• [COLLECTED MATERIAL]:
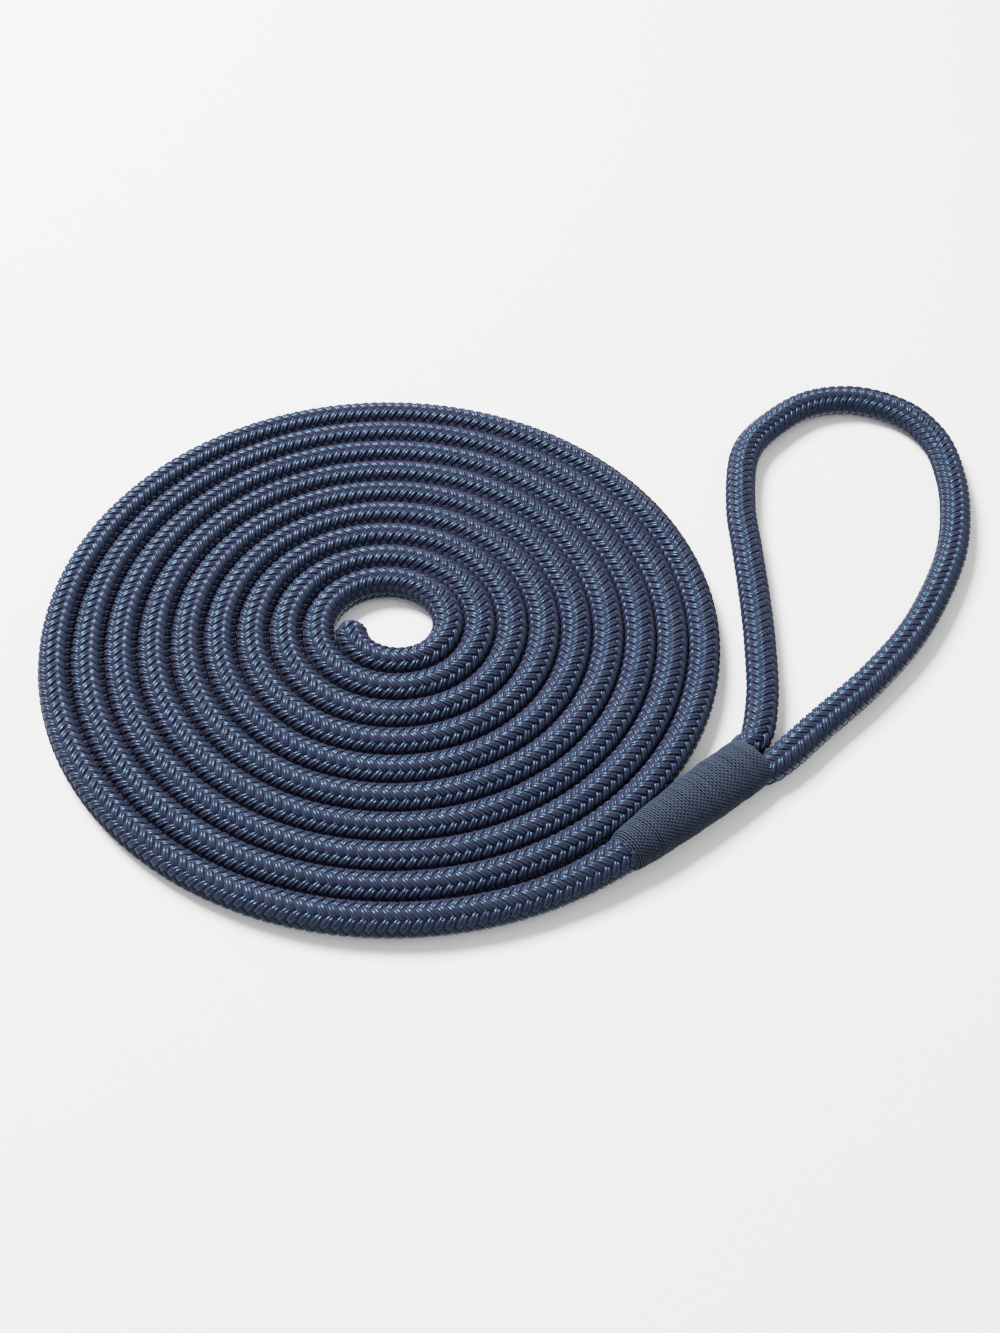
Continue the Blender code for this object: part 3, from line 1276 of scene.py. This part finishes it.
@dataclass(frozen=True)
class Studio:
    """The camera, a plain pale floor and soft light."""

    target: Vector = field(default_factory=lambda: Vector((-0.01149, -0.02507, 0.0)))
    elevation: float = math.radians(49.485)
    distance: float = 0.8945
    roll: float = 0.0453157
    lens: float = 47.50
    sensor: float = 36.0
    nearest: float = 0.05
    floor_size: float = 12.0
    surround: float = 1.20
    key: Lamp = Lamp("key", (-1.07, 0.885, 1.83), 0.9, 412.0, (1.0, 0.99, 0.97))
    fill: Lamp = Lamp("fill", (1.2, -1.2, 1.6), 1.6, 8.0, (0.97, 0.98, 1.0))

    def add_camera(self) -> None:
        """Place the camera and make it the scene's."""
        back = Vector((0.0, -math.cos(self.elevation), math.sin(self.elevation)))
        right = Vector((1.0, 0.0, 0.0))
        up = back.cross(right)
        x_axis = right * math.cos(self.roll) + up * math.sin(self.roll)
        y_axis = -right * math.sin(self.roll) + up * math.cos(self.roll)
        data = bpy.data.cameras.new("camera")
        data.lens = self.lens
        data.sensor_width = self.sensor
        data.clip_start = self.nearest
        camera = bpy.data.objects.new("camera", data)
        bpy.context.scene.collection.objects.link(camera)
        turn = Matrix((x_axis, y_axis, back)).transposed().to_4x4()
        camera.matrix_world = Matrix.Translation(self.target + back * self.distance) @ turn
        bpy.context.scene.camera = camera

    def add_floor(self, material: Material) -> None:
        """Lay a plain floor.

        Args:
            material: Its finish.
        """
        deselect_all()
        bpy.ops.mesh.primitive_plane_add(size=self.floor_size, location=(0, 0, 0))
        floor = bpy.context.object
        floor.name = "floor"
        floor.data.materials.append(material)
        floor.visible_glossy = False

    def light(self) -> None:
        """Set the soft studio light."""
        world = bpy.data.worlds.new("studio")
        world.use_nodes = True
        background = world.node_tree.nodes["Background"]
        background.inputs["Color"].default_value = (1.0, 1.0, 1.0, 1.0)
        background.inputs["Strength"].default_value = self.surround
        bpy.context.scene.world = world
        self.key.add()
        self.fill.add()


# ---- the object


@dataclass
class DockLine:
    """The whole line: coil, eye, whipping and bitter end."""

    layout: Layout
    finishes: Finishes

    def add_lengthwise(self, cover: BraidedCover) -> tuple[Piece, list[Piece]]:
        """Lay all that runs along one stretch of the line.

        Args:
            cover: The stretch's cover.

        Returns:
            The bed, and the core with the yarns.
        """
        line, made = cover.line, self.finishes
        bed = cover.add_tube("bed", line.bed_diameter, made.bed, Slot.COVER, f"{cover.name}_cover")
        core = cover.add_tube("core", line.core_diameter, made.core, Slot.CORE, f"{cover.name}_core")
        log.info("%s length %.3f m", cover.name, cover.route.length)
        return bed, [core, *cover.add_yarns()]

    def add_coil(self) -> None:
        """Lay the coiled line with its core, bed and yarns."""
        cover = BraidedCover(
            "coil",
            self.layout.coil_route(),
            self.finishes,
            seed=11,
            start=EndSize(0.97, 0.005),
            end=EndSize(1.09, 0.050),
            pieces=8,
        )
        bed, inner = self.add_lengthwise(cover)
        BitterEnd(cover.route, self.finishes).add_cap()

    def add_eye(self) -> None:
        """Lay the eye with its core, bed and yarns."""
        leg = EndSize(0.84)
        cover = BraidedCover("eye", self.layout.eye_route(), self.finishes, seed=29, start=leg, end=leg)
        bed, inner = self.add_lengthwise(cover)

    def add_throat(self) -> None:
        """Build the splice's body and wind its whipping."""
        whipping = Whipping(self.layout.throat, self.layout.throat_frame(), self.finishes)
        whipping.add_splice()
        whipping.add_twine()
        for name in ("throat_core", "buried_tail"):
            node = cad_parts[name]
            for slot in node.material_slots:
                slot.material = self.finishes.core


def main() -> None:
    """Build everything in order."""
    logging.basicConfig(level=logging.INFO, format="%(message)s")
    deselect_all()
    studio = Studio()
    studio.add_camera()
    finishes = Finishes.make()
    line = DockLine(Layout(), finishes)
    line.add_coil()
    line.add_eye()
    line.add_throat()
    studio.add_floor(finishes.floor)
    studio.light()


if __name__ == "__main__":
    main()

• [WHAT YOU SHOULD DO]: Only the lines from the top of the data through the line that contains "camera, a plain" should be quoted, exactly as they stand.

• [ANSWER]:
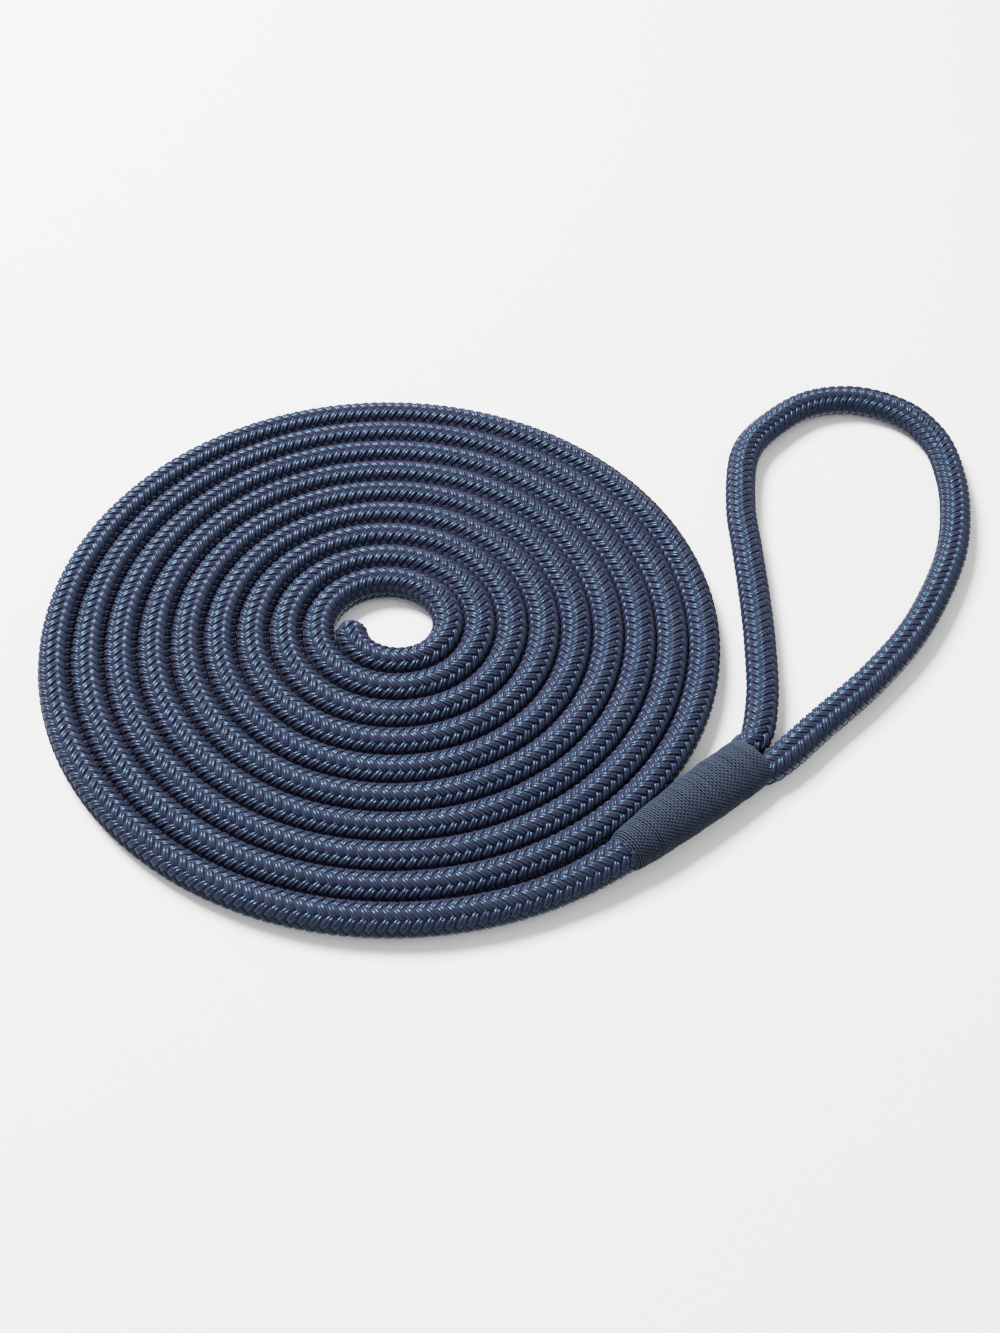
Continue the Blender code for this object: part 3, from line 1276 of scene.py. This part finishes it.
@dataclass(frozen=True)
class Studio:
    """The camera, a plain pale floor and soft light."""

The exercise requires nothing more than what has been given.